### What the task requires:
Reproduce exactly the lines below from the one containing "piece = cad_parts[nodeName]" through the one containing "fineLine = makeFineLine()", including both, and nothing else.
>> Start Information supplied
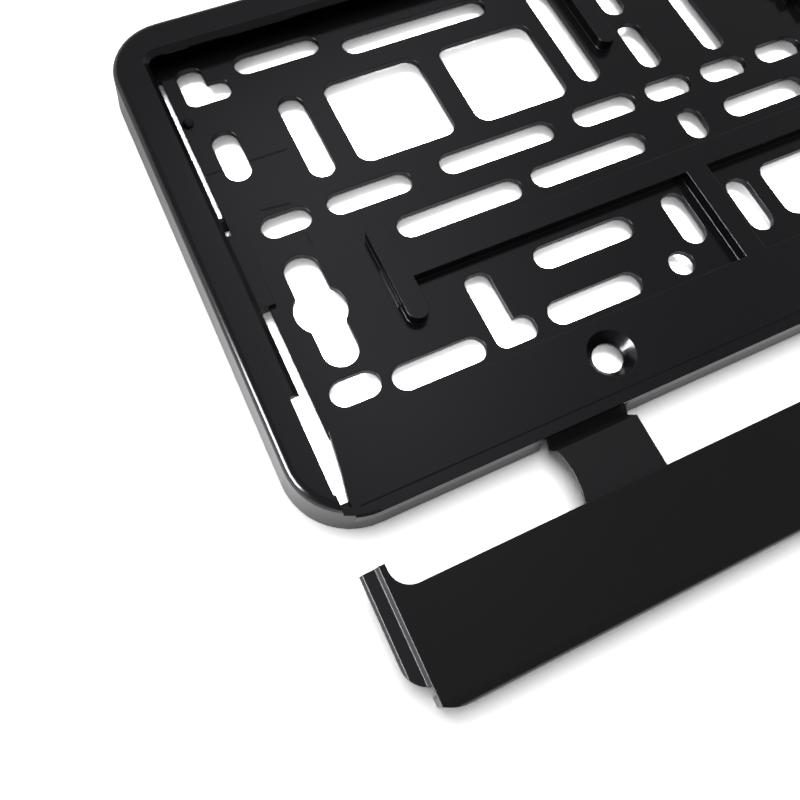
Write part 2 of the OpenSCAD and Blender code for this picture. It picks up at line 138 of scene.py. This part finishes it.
# Mask of a fine line on the surface, such as a knit line or a scratch
def makeFineLine():
    group, groupIn, groupOut = newGroup(
        "fineLine",
        [
            ("Start", "NodeSocketVector", (0, 0, 0)), ("Along", "NodeSocketVector", (1, 0, 0)),
            ("Length", "NodeSocketFloat", 0.01), ("Width", "NodeSocketFloat", 0.0003),
        ],
        [("Mask", "NodeSocketFloat")],
    )
    coordinates = group.nodes.new("ShaderNodeTexCoord").outputs["Object"]
    flat = vectorNode(group, "MULTIPLY", coordinates, (1, 1, 0))
    offset = vectorNode(group, "SUBTRACT", flat, groupIn.outputs["Start"])
    reach = vectorNode(group, "DOT_PRODUCT", offset, groupIn.outputs["Along"])
    reach = mathNode(group, "MAXIMUM", reach, 0.0)
    reach = mathNode(group, "MINIMUM", reach, groupIn.outputs["Length"])
    nearest = vectorNode(group, "SCALE", groupIn.outputs["Along"], reach)
    distance = vectorNode(group, "LENGTH", vectorNode(group, "SUBTRACT", offset, nearest))
    distance = mathNode(group, "DIVIDE", distance, groupIn.outputs["Width"])
    mask = rangeNode(group, distance, (0.2, 1.0), (1.0, 0.0))  # deep in the middle, gone at the width
    group.links.new(mask, groupOut.inputs["Mask"])
    return group


def plasticColour(tree, coordinates, settings):
    fade = tree.nodes.new("ShaderNodeMix")
    fade.data_type = "RGBA"
    fade.inputs["A"].default_value = (*settings["colour"], 1)
    fade.inputs["B"].default_value = (*settings["faded"], 1)
    tree.links.new(noiseNode(tree, coordinates, *moulding["fadeNoise"]), fade.inputs["Factor"])
    wearAndSheenGroup = tree.nodes.new("ShaderNodeGroup")
    wearAndSheenGroup.node_tree = edgeWearAndSheen
    wearAndSheenGroup.inputs["Radius"].default_value = settings["edgeRadius"]
    wearAndSheenMask = mathNode(tree, "MULTIPLY", wearAndSheenGroup.outputs["Mask"], settings["wearAndSheenAmount"])
    # The lighter edge colour is partly rubbed wear and partly a painted highlight along the rounded edges
    wornAndSheened = tree.nodes.new("ShaderNodeMix")
    wornAndSheened.data_type = "RGBA"
    wornAndSheened.inputs["B"].default_value = (*settings["wearAndSheenColour"], 1)
    tree.links.new(wearAndSheenMask, wornAndSheened.inputs["Factor"])
    tree.links.new(fade.outputs["Result"], wornAndSheened.inputs["A"])
    return wornAndSheened.outputs["Result"]


def plasticRoughness(tree, coordinates, settings):
    cloudy = noiseNode(tree, coordinates, *moulding["cloudNoise"])
    spread = mathNode(tree, "SUBTRACT", cloudy, 0.5)
    spread = mathNode(tree, "MULTIPLY", spread, 2 * settings["roughnessSpread"])
    return mathNode(tree, "ADD", spread, settings["roughness"])


# Rounded edges, then the slow wave of the moulding, then its fine grain
def plasticNormal(tree, coordinates, settings):
    rounded = roundedNode(tree)
    rounded.inputs["Radius"].default_value = settings["edgeRadius"]
    wave = noiseNode(tree, coordinates, *moulding["waveNoise"])
    waviness = bumpNode(tree, wave, settings["waviness"], rounded.outputs["Normal"])
    grain = noiseNode(tree, coordinates, 1 / settings["grainSize"], *moulding["grainDetail"])
    skin = bumpNode(tree, grain, settings["grainHeight"], waviness.outputs["Normal"])
    return skin.outputs["Normal"]


# Sinks the knit line and the scratches into the surface
def markedNormal(tree, normal, settings):
    lines = 0.0
    for start, end, width in settings["marks"]:
        run = Vector(end) - Vector(start)
        line = tree.nodes.new("ShaderNodeGroup")
        line.node_tree = fineLine
        line.inputs["Start"].default_value = (*start, 0)
        line.inputs["Along"].default_value = (*run.normalized(), 0)
        line.inputs["Length"].default_value = run.length
        line.inputs["Width"].default_value = width
        lines = mathNode(tree, "MAXIMUM", lines, line.outputs["Mask"])
    groove = bumpNode(tree, lines, settings["markDepth"], normal)
    groove.invert = True
    return groove.outputs["Normal"]


def makePlastic(name, settings):
    material = bpy.data.materials.new(name)
    material.use_nodes = True
    tree = material.node_tree
    shader = tree.nodes["Principled BSDF"]
    shader.inputs["Specular IOR Level"].default_value = settings["specular"]
    shader.inputs["Specular Tint"].default_value = (*settings["tint"], 1)
    coordinates = tree.nodes.new("ShaderNodeTexCoord").outputs["Object"]
    tree.links.new(plasticColour(tree, coordinates, settings), shader.inputs["Base Color"])
    tree.links.new(plasticRoughness(tree, coordinates, settings), shader.inputs["Roughness"])
    normal = plasticNormal(tree, coordinates, settings)
    if "marks" in settings:
        normal = markedNormal(tree, normal, settings)
    tree.links.new(normal, shader.inputs["Normal"])
    return material


def dress(nodeName, material):
    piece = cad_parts[nodeName]
    piece.data.materials.clear()
    piece.data.materials.append(material)


edgeWearAndSheen = makeEdgeWearAndSheen()
fineLine = makeFineLine()

# Colours are linear, lengths are metres; a mark has its start, end and width
# In each plastic the lighter edge colour is partly wear and partly a painted highlight on the rounded
# edges
basePlastic = {
    "colour": (0.0040, 0.0041, 0.0047), "faded": (0.0058, 0.0059, 0.0066),
    "roughness": 0.17, "roughnessSpread": 0.05, "specular": 0.53, "tint": (0.95, 0.92, 1.0),
    "grainSize": 0.00035, "grainHeight": 0.0000022, "waviness": 0.00005,
    "edgeRadius": 0.0003, "wearAndSheenColour": (0.060, 0.061, 0.066), "wearAndSheenAmount": 0.35,
    "markDepth": 0.00012, "marks": [
        ((-0.2538, 0.0227), (-0.2341, 0.0227), 0.0003),
        ((-0.2457, 0.0088), (-0.2389, 0.0081), 0.0003),
        ((-0.2388, 0.0), (-0.2386, -0.0054), 0.0002),
    ],
}
dress("base_frame", makePlastic("baseFramePlastic", basePlastic))

strapPlastic = {
    "colour": (0.0085, 0.0086, 0.0095), "faded": (0.0110, 0.0111, 0.0122),
    "roughness": 0.34, "roughnessSpread": 0.07, "specular": 0.45, "tint": (0.96, 0.95, 1.0),
    "grainSize": 0.0004, "grainHeight": 0.000008, "waviness": 0.00004,
    "edgeRadius": 0.0003, "wearAndSheenColour": (0.040, 0.041, 0.044), "wearAndSheenAmount": 0.4,
}
strapMaterial = makePlastic("hingeStrapPlastic", strapPlastic)
dress("left_strap", strapMaterial)
dress("right_strap", strapMaterial)

barPlastic = {
    "colour": (0.0032, 0.0033, 0.0038), "faded": (0.0046, 0.0047, 0.0053),
    "roughness": 0.29, "roughnessSpread": 0.05, "specular": 0.5, "tint": (0.96, 0.95, 1.0),
    "grainSize": 0.00035, "grainHeight": 0.000003, "waviness": 0.00005,
    "edgeRadius": 0.0003, "wearAndSheenColour": (0.050, 0.051, 0.056), "wearAndSheenAmount": 0.35,
}
dress("retaining_bar", makePlastic("retainingBarPlastic", barPlastic))
print("stage: plastics in place")


floorSettings = {
    "size": 6.0, "drop": 0.00002, "colour": 0.8, "roughness": 0.9,
    "seen": 1.95, "seenFar": 4.0, "fadeSpan": (0.6, 1.6),
    # seenUnder is painted light on the floor under the base, against the base's shadow
    "seenUnder": 11.0, "underHalf": (0.262, 0.0635), "underSoft": 0.003,
    # reflected paints the floor's reflection in the walls, brighter in front and darker behind
    "reflected": (1.7, 0.6), "reflectedSpan": (-0.07, 0.07),
}


# The floor's colour as the camera sees it, before its shadows
def floorSeen(tree, coordinates, parts):
    settings = floorSettings
    # The lamps fade with distance, so the floor far off is lifted to stay plain white
    distance = vectorNode(tree, "LENGTH", coordinates)
    level = rangeNode(tree, distance, settings["fadeSpan"], (settings["seen"], settings["seenFar"]))
    # Painted light: the floor under the base, seen only through slots and windows, is lifted to about 11
    # times where the base's own shadow falls, so it shows as white there as beside it
    under = settings["seenUnder"] - settings["seen"]
    for axis, limit in zip("XY", settings["underHalf"]):
        offset = mathNode(tree, "ABSOLUTE", parts.outputs[axis])
        inside = rangeNode(tree, offset, (limit - settings["underSoft"], limit), (1, 0))
        under = mathNode(tree, "MULTIPLY", under, inside)
    return mathNode(tree, "ADD", level, under)


def makeFloor():
    settings = floorSettings
    half = settings["size"] / 2
    corners = [(-half, -half, 0), (half, -half, 0), (half, half, 0), (-half, half, 0)]
    mesh = bpy.data.meshes.new("studioFloor")
    mesh.from_pydata(corners, [], [(0, 1, 2, 3)])
    floor = bpy.data.objects.new("studioFloor", mesh)
    floor.location.z = cadBounds[0].z - settings["drop"]
    bpy.context.scene.collection.objects.link(floor)
    material = bpy.data.materials.new("studioFloor")
    material.use_nodes = True
    tree = material.node_tree
    shader = tree.nodes["Principled BSDF"]
    shader.inputs["Roughness"].default_value = settings["roughness"]
    shader.inputs["Specular IOR Level"].default_value = 0.0
    coordinates = tree.nodes.new("ShaderNodeTexCoord").outputs["Object"]
    parts = tree.nodes.new("ShaderNodeSeparateXYZ")
    tree.links.new(coordinates, parts.inputs[0])
    rays = tree.nodes.new("ShaderNodeLightPath")
    direct = mathNode(tree, "MAXIMUM", rays.outputs["Is Camera Ray"], rays.outputs["Is Transmission Ray"])
    seen = mathNode(tree, "SUBTRACT", floorSeen(tree, coordinates, parts), settings["colour"])
    seen = mathNode(tree, "MULTIPLY", direct, seen)
    # Painted reflection: the floor as mirrored in the part's walls has colour 1.7 in front falling to 0.6
    # behind, instead of its lit 0.8
    reflected = rangeNode(tree, parts.outputs["Y"], settings["reflectedSpan"], settings["reflected"])
    reflected = mathNode(tree, "SUBTRACT", reflected, settings["colour"])
    reflected = mathNode(tree, "MULTIPLY", rays.outputs["Is Glossy Ray"], reflected)
    brightness = mathNode(tree, "ADD", seen, reflected)
    brightness = mathNode(tree, "ADD", brightness, settings["colour"])
    tree.links.new(brightness, shader.inputs["Base Color"])
    mesh.materials.append(material)


# Spans are parts of the direction to the sky: X is right, Y is away behind the part, Z is up
sky = {
    "overhead": 0.22, "heightSpan": (0.0, 0.5),
    "acrossSpan": (-0.6, 0.3), "leftSide": 1.1, "rightSide": 0.5,
    "nearSpan": (-0.9, -0.2), "nearSide": 0.06,
    "farSpan": (0.5, 0.95), "farSide": 0.8,
    "panelLeft": (-0.05, 0.17), "panelRight": (0.17, 0.60),
    "panelNear": (0.0, 0.4), "panelFar": (0.62, 0.70), "panelStrength": 0.44,
}


def makeWorld():
    world = bpy.data.worlds.new("studioWorld")
    world.use_nodes = True
    tree = world.node_tree
    background = tree.nodes["Background"]
    parts = tree.nodes.new("ShaderNodeSeparateXYZ")
    tree.links.new(tree.nodes.new("ShaderNodeTexCoord").outputs["Generated"], parts.inputs[0])
    across = rangeNode(tree, parts.outputs["X"], sky["acrossSpan"], (sky["leftSide"], sky["rightSide"]))
    near = rangeNode(tree, parts.outputs["Y"], sky["nearSpan"], (sky["nearSide"], 1.0))
    far = rangeNode(tree, parts.outputs["Y"], sky["farSpan"], (0.0, sky["farSide"]))
    low = mathNode(tree, "MAXIMUM", mathNode(tree, "MULTIPLY", across, near), far)
    height = rangeNode(tree, parts.outputs["Z"], sky["heightSpan"], (0.0, 1.0))
    rise = mathNode(tree, "SUBTRACT", sky["overhead"], low)
    shade = mathNode(tree, "ADD", low, mathNode(tree, "MULTIPLY", rise, height))
    # The soft panel overhead, which the flat faces mirror
    panel = rangeNode(tree, parts.outputs["X"], sky["panelLeft"], (0.0, sky["panelStrength"]))
    for axis, edge, levels in (
        ("X", "panelRight", (1, 0)),
        ("Y", "panelNear", (0, 1)),
        ("Y", "panelFar", (1, 0)),
    ):
        side = rangeNode(tree, parts.outputs[axis], sky[edge], levels)
        panel = mathNode(tree, "MULTIPLY", panel, side)
    shade = mathNode(tree, "ADD", shade, panel)
    rays = tree.nodes.new("ShaderNodeLightPath")
    strength = mathNode(tree, "MAXIMUM", shade, rays.outputs["Is Camera Ray"])
    background.inputs["Color"].default_value = (1, 1, 1, 1)
    tree.links.new(strength, background.inputs["Strength"])
    bpy.context.scene.world = world


lampsAim = (-0.15, 0, 0)
windowLamp = {"place": (-1.2, 0.13, 0.45), "size": (0.6, 0.4), "power": 30.0}
ceilingLamp = {"place": (-0.22, 0.38, 1.1), "size": (1.0, 1.0), "power": 10.0}


def makeLamp(name, settings):
    light = bpy.data.lights.new(name, "AREA")
    light.shape = "RECTANGLE"
    light.size, light.size_y = settings["size"]
    light.energy = settings["power"]
    lamp = bpy.data.objects.new(name, light)
    lamp.location = settings["place"]
    aim = Vector(lampsAim) - Vector(settings["place"])
    lamp.rotation_euler = aim.to_track_quat("-Z", "Y").to_euler()
    bpy.context.scene.collection.objects.link(lamp)
    return lamp


# Worked out from the photo's straight edges and square windows
cameraSettings = {
    "place": (-0.27133, -0.09625, 0.15673), "lens": 34.93, "sensor": 36.0, "clipStart": 0.01,
    "right": (0.90191829, -0.42683639, 0.06598555),
    "up": (0.37599949, 0.85113076, 0.36633429),
    "back": (-0.21252714, -0.30559306, 0.92814067),
}


def makeCamera():
    settings = cameraSettings
    data = bpy.data.cameras.new("photoCamera")
    data.lens = settings["lens"]
    data.sensor_width = settings["sensor"]
    data.clip_start = settings["clipStart"]
    camera = bpy.data.objects.new("photoCamera", data)
    axes = Matrix((settings["right"], settings["up"], settings["back"])).transposed()
    camera.matrix_world = Matrix.Translation(settings["place"]) @ axes.to_4x4()
    bpy.context.scene.collection.objects.link(camera)
    bpy.context.scene.camera = camera


makeFloor()
makeWorld()
window = makeLamp("window", windowLamp)
window.visible_diffuse = False  # draws the bright lines on the rounded edges only
ceiling = makeLamp("ceiling", ceilingLamp)
ceiling.visible_glossy = False  # lights the part from above, and the sky gives its reflections
makeCamera()
bpy.context.scene.view_settings.view_transform = "Standard"
print("stage: studio and camera set")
>> End Information supplied
### Exercise response:
    piece = cad_parts[nodeName]
    piece.data.materials.clear()
    piece.data.materials.append(material)


edgeWearAndSheen = makeEdgeWearAndSheen()
fineLine = makeFineLine()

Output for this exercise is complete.